Generating a 3-way branch does not map to the AGU though.
One downside of such a branch is that it would also not mix with my existing branch predictor logic, which thus far is built around a state machine of taken vs non-taken, so would likely ignore a 3-way branch (making it potentially slower than multiple conventional branches).
Granted, I guess it could be decoded as if it were a normal 3RI op or
similar, but then split up the immediate into multiple parts in EX1.
Why would you want do make it 3×11-bit displacements when you can
make it 3×16-bit displacements.
+------+-----+-----+----------------+
| Bc | 3W | Rt | .lb_lo |
+------+-----+-----+----------------+
| .lb_zero | .lb_hi |
+------------------+----------------+
Neither BJX2 nor RISC-V have the encoding space to pull this off...
Even in a clean-slate ISA, it would be a big ask.
Could be possible though in both, via a 96 bit encoding.
Likely, a 2-way with fall-through on equal might make more sense:
Cheaper to implement;
If it falls through, one has already found the target case.
But, yeah, 3x 11b isn't super useful, 2x 16b could be more useful.
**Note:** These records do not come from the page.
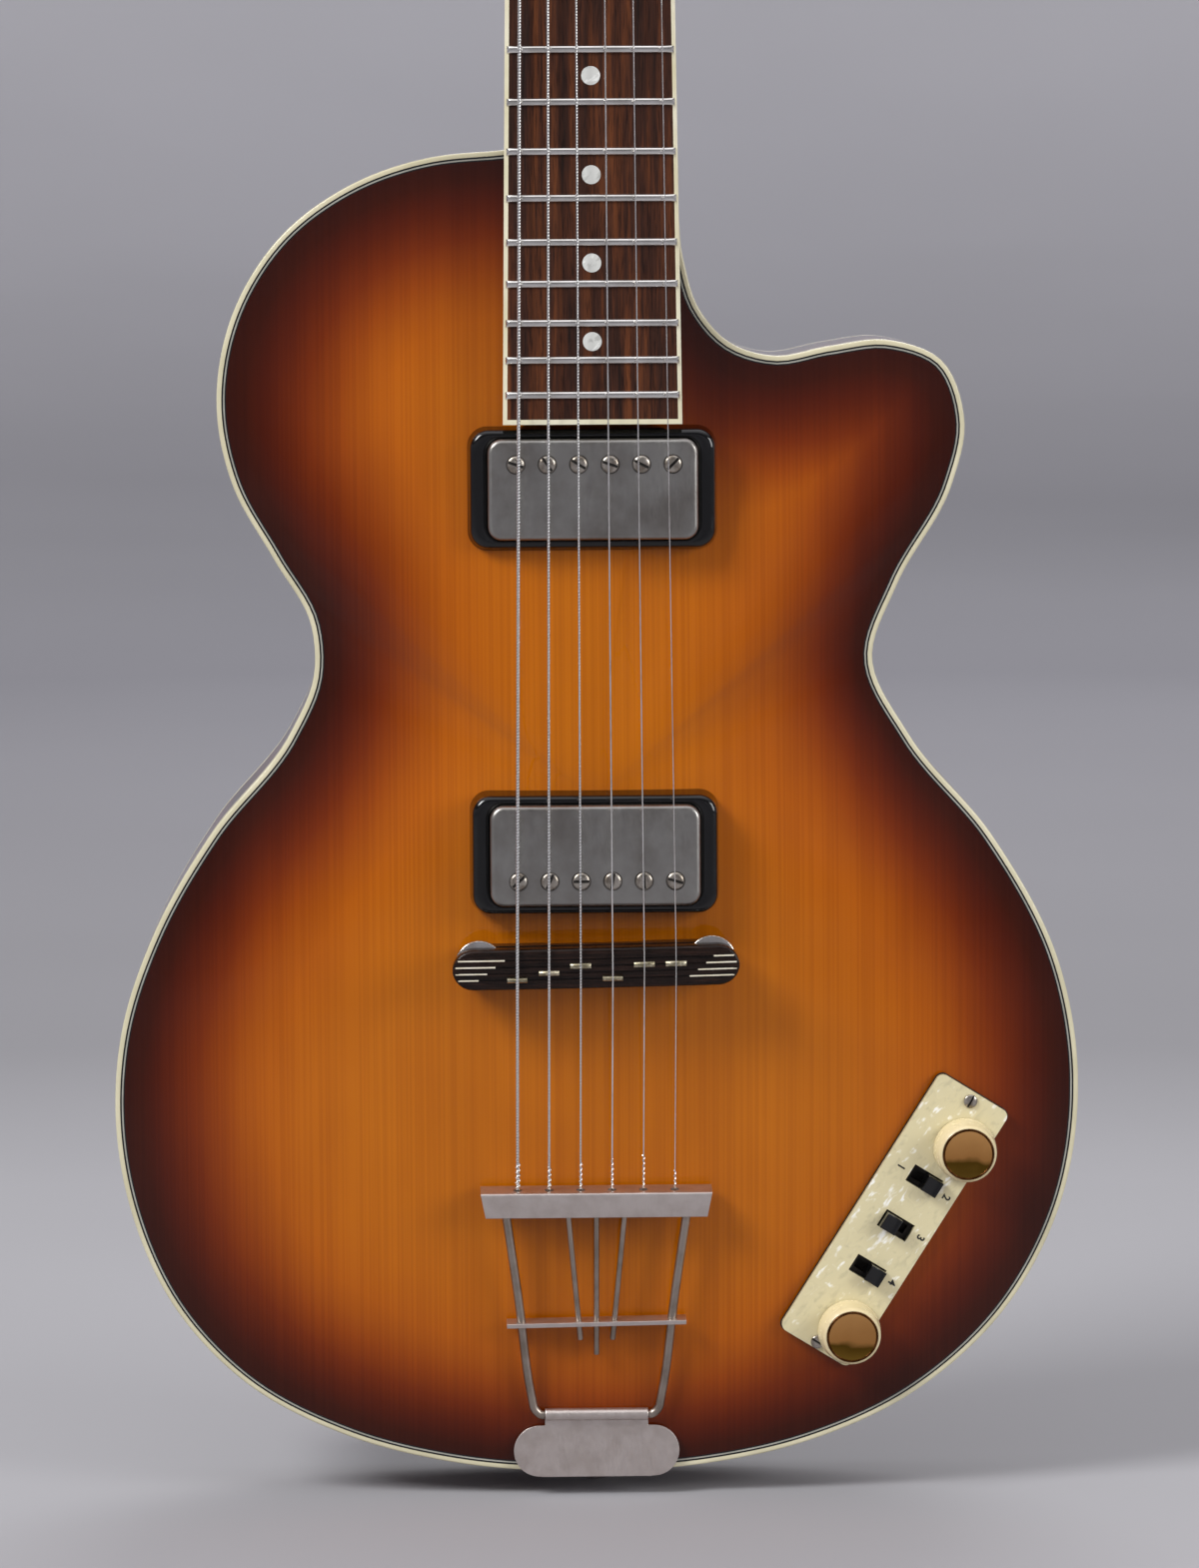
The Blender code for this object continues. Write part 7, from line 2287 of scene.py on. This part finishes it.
@dataclass
class Hardware:
    """Strap buttons and the output jack."""

    pin: float = 12.0
    pin_neck: float = 7.0
    pin_height: float = 5.5
    crown_start: float = asin(1 / 3)
    jack_nut: float = 12.0
    jack_bore: float = 6.35
    jack_thread: float = 4.4

    def end_pin(self) -> Shape:
        """The pin that the guitar stands on, its crown downwards.

        Returns:
            The closed mesh.
        """
        radius, neck, start = self.pin / 2, self.pin_neck / 2, self.crown_start
        crown, foot = -STAND, self.pin_height - STAND
        profile = [(0.0, 8.0), (2.5, 8.0), (2.5, foot), (neck + 1.5, foot), (neck + 0.4, foot - 0.7),
                   (neck, foot - 1.2)]
        profile += [(radius * y, crown + radius * 0.6 * (cos(start) - x)) for x, y in arc(start, 12, pi / 2)]
        return turned(profile + [(0.0, crown)], 40)

    def jack(self) -> Shape:
        """The jack's threaded neck with its washer and nut.

        Returns:
            All parts in one shape.
        """
        bore, thread, edge = self.jack_bore / 2, self.jack_thread, self.jack_thread + 0.05
        socket = rounded([(bore, 1.6), (thread, 1.6), (thread, -4.0), (7.0, -4.0), (7.0, -24.0), (bore, -24.0)],
                         (0.4, 0.4, 0.0, 0.0, 0.5, 0.0))
        hexagon = [(self.jack_nut / 2 * x, self.jack_nut / 2 * y) for x, y in arc(2 * pi, 6)[:-1]]
        nut = cut(slab(hexagon, 0.55, 1.4), [peg(edge, 0.0, 3.5)])
        washer = rounded([(edge, 0.05), (7.5, 0.05), (7.5, 0.5), (edge, 0.5)], (0.0, 0.0, 0.3, 0.0))
        return joined([turned(socket, 40, True), nut, turned(washer, 48, True)])

    def build(self) -> None:
        """Make the pins and the jack."""
        radius, neck = self.pin / 2, self.pin_neck / 2
        place_piece("end_pin_turned", self.end_pin(), NICKEL_SATIN, nodes=["end_pin"])
        low, high = edges_of("heel_button")
        tall = high.y - low.y
        corners = [(0.0, tall), (radius, tall), (radius, tall - 2.2), (neck, tall * 0.55), (neck, 1.0),
                   (neck + 1.5, 0.0), (0.0, 0.0)]
        button = turned(rounded(corners, (0.0, 1.2, 0.6, 0.8, 0.5, 0.0, 0.0)), 40)
        spot = turn_x(-90.0, 0.0, low.y, (low.z + high.z) / 2)
        place_piece("heel_strap_button", button, NICKEL_SATIN, spot, nodes=["heel_button"])
        low, high = edges_of("output_jack")
        spot = shift(high.x - 3.0, 0.0, (low.z + high.z) / 2) @ turn_about("Y", 90.0)
        place_piece("jack_socket", self.jack(), NICKEL_BRIGHT, spot, nodes=["output_jack"], soft=0.15)


@dataclass
class Insides:
    """Carried-over solids inside the body and neck, which only get their finish."""

    finishes: tuple[tuple[str, Finish], ...] = (
        ("neck_block", SPRUCE), ("tail_block", SPRUCE), ("top_lining", SPRUCE), ("back_lining", SPRUCE),
        ("tone_bar_bass", SPRUCE), ("tone_bar_treble", SPRUCE), ("truss_rod", DULL_STEEL_AND_SHADE), ("control_harness", LEAD),
    )

    def build(self) -> None:
        """Dress the carried-over solids."""
        for node, finish in self.finishes:
            for slot in frame["nodes"][node].material_slots:
                slot.material = finish.material()
            LOG.info("%s dressed as %s", node, finish.name)


@dataclass(frozen=True)
class StudioGrey(Finish):
    """Seamless paper: grey, dead matt, with painted light and shade: paler near the guitar like a pool of light, darker
    beyond, and paler again far up the sweep.
    """

    reach: float = 7.2
    # Painted light and shade: pale near the guitar, darker beyond, pale again far up the sweep
    stops: Stops = ((0.3, "A2A1A5"), (0.62, "9C9B9F"), (1.0, "87868A"), (2.9, "85848A"), (6.2, "CFCED3"),
                    (7.0, "E2E1E5"))

    def dress(self, paint: Paint) -> None:
        """Grey by distance from the guitar as painted light and shade, with faint clouds.

        Args:
            paint: The material in the making.
        """
        far = paint.add("ShaderNodeVectorMath", {"operation": "LENGTH", 0: paint.place}, "Value")
        share = paint.add("ShaderNodeMath", {"operation": "DIVIDE", 0: far, 1: self.reach})
        colour = paint.tint(share, [(spot / self.reach, code) for spot, code in self.stops])
        colour = paint.tint(paint.marks(600.0), ((0.3, "FAFAFA"), (0.7, "FFFFFF")), colour)
        paint.finish({"Base Color": colour, "Roughness": 0.9, "Specular IOR Level": 0.2})


@dataclass
class Studio:
    """Floor, lamps and camera."""

    camera_at: Triple = (-50.0, -2000.0, 412.9)
    yaw: float = 0.02637
    pitch: float = 0.08335
    roll: float = -0.00505
    lens: float = 149.7
    shift_y: float = -0.06
    # The sweep's radius and height in metres
    sweep: tuple[Pair, ...] = ((0.4, 0.0), (1.0, 0.0), (2.0, 0.0), (3.0, 0.02), (4.0, 0.07), (5.0, 0.16), (5.8, 0.3),
                               (6.4, 0.55), (6.8, 0.95), (7.0, 1.5), (7.1, 2.2))
    # Each softbox: its place and what it points at in metres, its side in metres and its watts
    lamps: tuple[tuple[str, Triple, Triple, float, float], ...] = (
        ("key_softbox", (-2.2, -1.7, 2.5), (0.0, 0.0, 0.3), 1.3, 105.0),
        ("fill_softbox", (2.9, -1.9, 1.3), (0.0, 0.0, 0.3), 1.6, 60.0),
        ("back_softbox", (0.6, 2.6, 2.2), (0.0, 0.0, 0.4), 1.8, 45.0),
    )
    air: str = "C9C8CC"

    def floor(self) -> None:
        """A wide round floor that sweeps up far behind the camera's every place."""
        geometry = bmesh.new()
        rings = [[geometry.verts.new((radius * x, radius * y, height)) for x, y in arc(2 * pi, 96)[:-1]]
                 for radius, height in self.sweep]
        geometry.faces.new(rings[0])
        for first, second in zip(rings, rings[1:]):
            for i, corner in enumerate(first):
                geometry.faces.new((first[i - 1], second[i - 1], second[i], corner))
        mesh = bpy.data.meshes.new("studio_sweep")
        geometry.to_mesh(mesh)
        geometry.free()
        mesh.shade_smooth()
        mesh.materials.append(StudioGrey("grey_paper_sweep").material())
        shown("studio_sweep", mesh)

    def light(self) -> None:
        """Hang the soft square lamps."""
        for name, place, aim, size, power in self.lamps:
            lamp = adjusted(bpy.data.lights.new(name, "AREA"), shape="SQUARE", size=size, energy=power)
            turn = (Vector(aim) - Vector(place)).to_track_quat("-Z", "Y").to_euler()
            adjusted(shown(name, lamp), location=place, rotation_euler=turn)

    def world(self) -> None:
        """An even grey sky that fills the shadows; reflections see it dark but for a ceiling panel."""
        world = adjusted(bpy.data.worlds.new("studio_air"), use_nodes=True)
        sky = Weave(world.node_tree)
        sky.tree.nodes.clear()
        height = sky.add("ShaderNodeSeparateXYZ", {0: sky.add("ShaderNodeTexCoord", out="Generated")}, "Z")
        span = {"From Min": 0.55, "From Max": 0.9, "To Min": 0.22, "To Max": 2.4, "Value": height}
        even_light, overhead = (sky.add("ShaderNodeBackground", {"Color": linear(self.air), "Strength": strength})
                                for strength in (0.8, sky.add("ShaderNodeMapRange", span)))
        ray = sky.add("ShaderNodeLightPath", out="Is Glossy Ray")
        both = sky.add("ShaderNodeMixShader", {0: ray, 1: even_light, 2: overhead})
        sky.add("ShaderNodeOutputWorld", {"Surface": both})
        bpy.context.scene.world = world

    def camera(self) -> None:
        """The camera at the photograph's place."""
        data = adjusted(bpy.data.cameras.new("photo_camera"), lens=self.lens, sensor_width=36.0, shift_y=self.shift_y,
                        clip_end=60.0)
        look = Vector((sin(self.yaw) * cos(self.pitch), cos(self.yaw) * cos(self.pitch), -sin(self.pitch)))
        side = look.cross(Vector((0.0, 0.0, 1.0))).normalized()
        up = side.cross(look)
        right = side * cos(self.roll) + up * sin(self.roll)
        top = up * cos(self.roll) - side * sin(self.roll)
        matrix = Matrix((right, top, -look)).transposed().to_4x4()
        matrix.translation = Vector(self.camera_at) * MM
        bpy.context.scene.camera = adjusted(shown("photo_camera", data), matrix_world=matrix)

    def build(self) -> None:
        """Set the stage."""
        self.floor()
        self.light()
        self.world()
        self.camera()
        bpy.context.scene.view_settings.view_transform = "Standard"


def main() -> None:
    """Build every piece of the guitar and the studio round it."""
    logging.basicConfig(level=logging.INFO, format="%(name)s: %(message)s")
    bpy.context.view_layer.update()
    shell, panel, bridge, tail, wood = Shell(), ControlPanel(), Bridge(), Tailpiece(), NeckWood()
    pickups = [Pickup("neck", 302.68, 1.0, 3), Pickup("bridge", 192.7, -1.0, 8)]
    shell.build([pickup.well() for pickup in pickups] + [panel.room()])
    for pickup in pickups:
        pickup.build(shell)
    Fingerboard().build()
    bridge.build(shell)
    tail.build()
    panel.build()
    wood.build(shell)
    Tuners(wood).build()
    StringSet(bridge, tail, wood).build()
    Hardware().build()
    Insides().build()
    Studio().build()


if __name__ == "__main__":
    main()
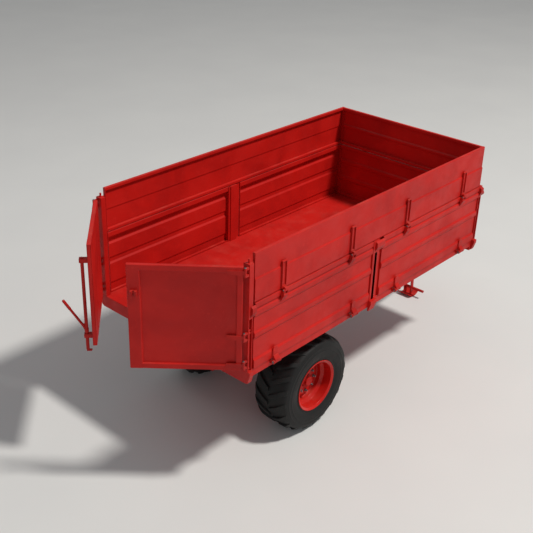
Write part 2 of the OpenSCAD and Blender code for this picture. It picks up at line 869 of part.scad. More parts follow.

But, still wouldn't play with the branch-predictor.
FWIW: Actually I went with the current jumbo prefix encoding rather than the official 64-bit instruction encoding scheme for my RV64 ext because, ironically, the route I went would eat less of the encoding space.
Working more on BGBCC's RV64 support, I have recently ended up adding a mode to mimic native RISC-V ASM syntax. Ended up mostly relying on mnemonics to try to detect whether to use "Rd, Rs1, Rs2" vs "Rs1, Rs2, Rd" ordering.
Some things are a little wonky in the assembler. As the way BGBCC had been doing things and the way RV ASM specifies things doesn't always match up strictly 1:1.
Ended up using mnemonics:
First thing on the line, so easy to parse;
One of the biggest points of divergence between native RV and what BGBCC had been using (there wasn't really enough syntactic differences to rely on this to tell them apart).
The assembler basically counts them up, and whichever side has more votes for it wins in terms of operand ordering.
Say:
LD X10, 16(X2) //will vote for Rd first ordering
MOV.Q (SP, 16), R10 //will vote for Rd last ordering.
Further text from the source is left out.